2. What investigators and legislators found — a Democratic Senate report and oversight calls for reform
A September 25, 2025 Democratic report from the Senate Homeland Security and Governmental Affairs Committee concluded that DOGE operated outside federal privacy and cybersecurity rules, citing unchecked access to Americans’ personal data and urging legal changes [4]. Lawmakers and privacy advocates responded by calling to tighten the Privacy Act of 1974 and impose clearer limits on how agencies and contractors may feed PII into AI systems. The legislative response frames the issue as not only a technical or operational failing but a policy gap where emerging AI practices outpaced existing statutory safeguards, prompting proposals for specific statutory amendments and oversight mechanisms [6] [7].
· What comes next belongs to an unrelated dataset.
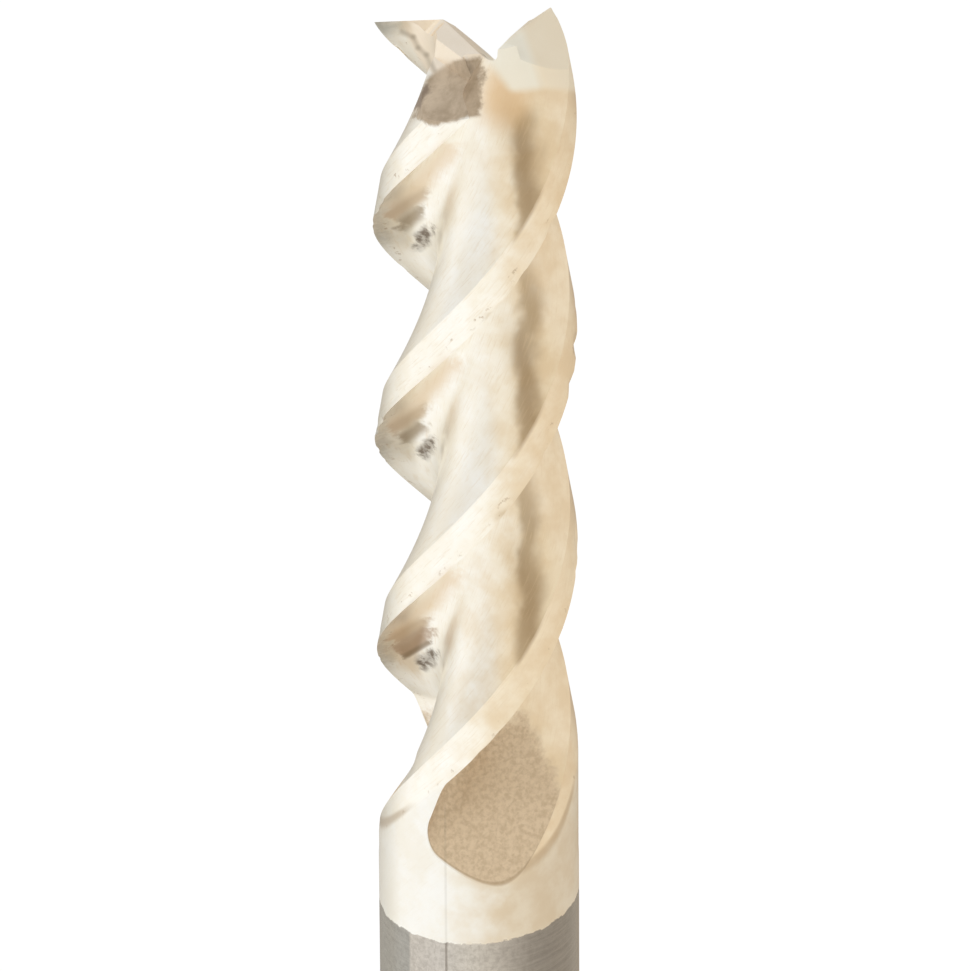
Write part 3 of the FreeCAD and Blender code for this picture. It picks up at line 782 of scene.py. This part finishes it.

3. Whistleblower and reporting detail — alleged deletion of logs and specific dataset exposures
A whistleblower account amplified concerns by alleging that DOGE personnel accessed and attempted to obscure their access to sensitive labor data from the National Labor Relations Board, including union-related and case-specific material, and attempted to delete monitoring records [3]. Other contemporaneous reporting described Microsoft Azure-hosted AI models being used to analyze grant-management PII, identifying individuals tied to federal grants as examples of exposed data in AI queries. These details paint a picture of both operational lapses and active attempts at concealment, which forensic and oversight teams will need to corroborate through logs and cloud-provider records [1] [3].
4. Technical and legal perspectives — experts warn of risk, while some say legality is ambiguous
Cybersecurity leaders highlighted the intrinsic hazard of processing PII in generative AI: greater risk of data leakage, model memorization of sensitive tokens, and amplified attack surfaces when large models are connected to internal datasets [1] [2]. Conversely, some reporting noted that surveillance or monitoring of federal communications, while alarming, may not always violate current statutes depending on how tools are configured and whether legal waivers or contracts were in place, creating a legal gray zone for oversight bodies to resolve [5]. This conflict between technical vulnerability and legal ambiguity is driving calls for both immediate operational limits and longer-term statutory clarification [5] [4].
5. Where accountability and next steps are focused — oversight, policy fixes, and vendor transparency
Investigations and public pressure are converging on several remedial actions: demanding comprehensive forensic audits of access logs, requiring cloud providers and agencies to disclose what datasets were connected to AI systems, and pushing Congress to update privacy and AI governance laws to prevent similar exposures. Advocates urge mandatory training for staff handling PII and enforceable boundaries on what datasets can be used for AI cost‑cutting exercises. The range of sources from February to September 2025 shows a trajectory from initial technical reporting to formal oversight findings, indicating that both immediate administrative responses and legislative reforms are now the principal avenues for accountability [1] [4] [6].